>> begin

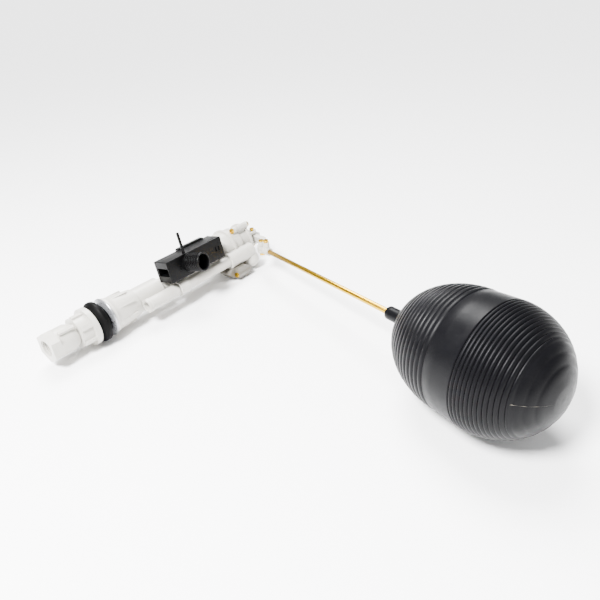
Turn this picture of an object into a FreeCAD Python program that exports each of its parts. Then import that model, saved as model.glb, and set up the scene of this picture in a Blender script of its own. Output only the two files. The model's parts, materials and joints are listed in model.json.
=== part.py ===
import FreeCAD, Part
import math
import os
import re
import Sketcher

# Float valve with a plastic riser, a discharge tube beside it, a valve head and a float on a rod.
# It lies the way it is laid on a bench: the riser runs along +X from the inlet's mouth, which is
# the origin, and the float arm reaches towards -Y.  All pieces are drawn with the arm level and
# then rolled together about the riser by roll_angle, so that the float rests on the bench too.

SIZES = {
    # inlet coupling, lock nut and washers
    "inlet_radius": 9.46,
    "inlet_depth": 15,
    "hex_corner": 18,
    "hex_length": 11,
    "coupling_radius": 15.8,
    "coupling_end": 32.5,
    "fin_length": 18,
    "fin_height": 4.2,
    "nut_start": 34,
    "nut_flange": 48,
    "nut_end": 54,
    "nut_flange_radius": 22.6,
    "cone_start": 55,
    "cone_end": 66.5,
    "cone_small": 18.6,
    "cone_large": 24.3,
    "washer_start": 70.8,
    "washer_end": 75.2,
    "washer_radius": 23.3,
    # shank and riser
    "shank_start": 20.2,
    "shank_radius": 11.1,
    "shank_bore": 7.5,
    "flange_start": 75.6,
    "flange_end": 79,
    "flange_radius": 21.6,
    "collar_end": 113.5,
    "collar_large": 20.9,
    "collar_small": 16.8,
    "sleeve_radius": 15.5,
    "sleeve_end": 151,
    "riser_radius": 11.5,
    "riser_bore": 8.5,
    "riser_start": 112.5,
    "riser_end": 262,
    # discharge tube beside the riser
    "hush_radius": 7.1,
    "hush_bore": 5.6,
    "hush_offset": 24.4,
    "hush_start": 114.5,
    "hush_end": 266,
    # refill box on the riser
    "box_start": 151.6,
    "box_length": 89.5,
    "box_front": 30.5,
    "box_depth": 25,
    "box_bottom": 12.2,
    "box_tall": 27.2,
    "box_wall": 2,
    "box_lean": 8,
    "nozzle_radius": 11.6,
    "nozzle_bore": 9.7,
    "nozzle_length": 22,
    "pin_radius": 1.9,
    # valve head
    "head_rise": 8.5,
    "drum_start": 255,
    "drum_end": 286,
    "drum_radius": 22,
    "bonnet_start": 287,
    "bonnet_end": 305,
    "bonnet_radius": 22.5,
    "bonnet_neck": 19.2,
    "screw_circle": 25.2,
    "stem_radius": 5,
    "pivot_x": 316,
    "pivot_y": 11,
    "pivot_radius": 2,
    # float arm
    "lever_thick": 12.4,
    "knuckle_x": 290,
    "knuckle_y": 52,
    "rod_radius": 3.175,
    "rod_length": 254,
    "rod_start": 9,
    "rod_engaged": 18,
    "screw_along": 13,
    "screw_boss": 12.4,
    "float_neck": 7.2,
    "float_neck_length": 25.8,
    "float_length": 164.5,
    "float_radius": 60,
    "float_wall": 2.4,
    # how it lies
    "arm_angle": 106.4,
    "roll_angle": 4.1,
}

doc = FreeCAD.newDocument("FloatValve")
sheet = doc.addObject("Spreadsheet::Sheet", "dims")
for row, (alias, value) in enumerate(SIZES.items(), start=1):
    sheet.set(f"A{row}", alias)
    sheet.set(f"B{row}", str(value))
    sheet.setAlias(f"B{row}", alias)
doc.recompute()

SUB_PARTS = []
WORDS = re.compile(r"[a-z][a-z_]+")


def bound(text):
    """Turn 'cone_end + 2' into an expression on the sheet's cells."""
    return WORDS.sub(lambda word: "dims." + word.group() if word.group() in SIZES else word.group(),
                     str(text))


def size(text):
    """The value, in mm, of an expression on the sheet's cells."""
    return float(sheet.evalExpression(bound(text)))


def bind(thing, prop, text):
    thing.setExpression(prop, bound(text))


# ---------------------------------------------------------------- placements

ALONG_X = FreeCAD.Rotation(FreeCAD.Vector(0, 1, 0), 90)
UPRIGHT = FreeCAD.Rotation()
ROLL = FreeCAD.Placement(FreeCAD.Vector(), FreeCAD.Rotation(FreeCAD.Vector(1, 0, 0), -size("roll_angle")))


def at(x, y=0, z=0, turn=UPRIGHT):
    return FreeCAD.Placement(FreeCAD.Vector(size(x), size(y), size(z)), turn)


def toward(direction):
    """Rotation that points a primitive's own +Z along a direction."""
    return FreeCAD.Rotation(FreeCAD.Vector(0, 0, 1), FreeCAD.Vector(*direction))


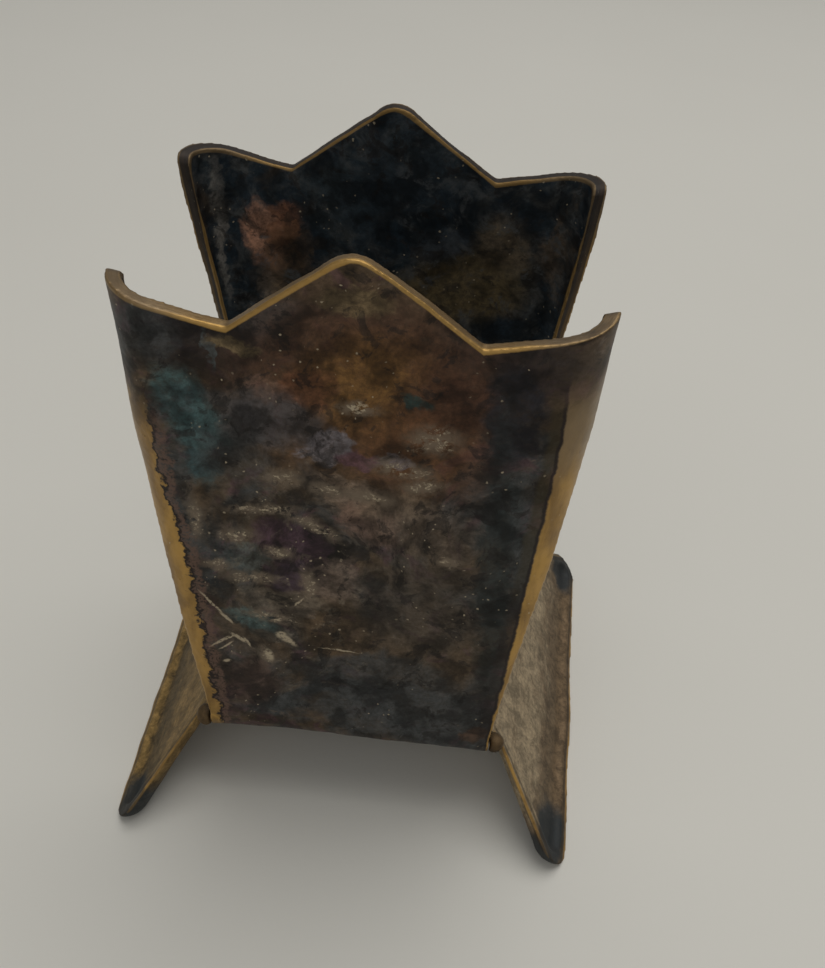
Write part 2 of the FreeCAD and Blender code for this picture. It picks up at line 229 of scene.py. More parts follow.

>> end

◆ **Work instructions**: Quote the records above from their first line through the line containing "# then rolled", both ends included.

◆ **Finished answer**:
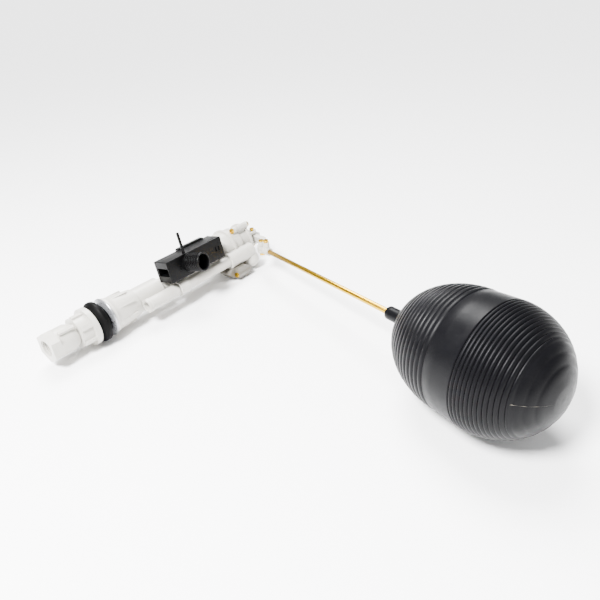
Turn this picture of an object into a FreeCAD Python program that exports each of its parts. Then import that model, saved as model.glb, and set up the scene of this picture in a Blender script of its own. Output only the two files. The model's parts, materials and joints are listed in model.json.
=== part.py ===
import FreeCAD, Part
import math
import os
import re
import Sketcher

# Float valve with a plastic riser, a discharge tube beside it, a valve head and a float on a rod.
# It lies the way it is laid on a bench: the riser runs along +X from the inlet's mouth, which is
# the origin, and the float arm reaches towards -Y.  All pieces are drawn with the arm level and
# then rolled together about the riser by roll_angle, so that the float rests on the bench too.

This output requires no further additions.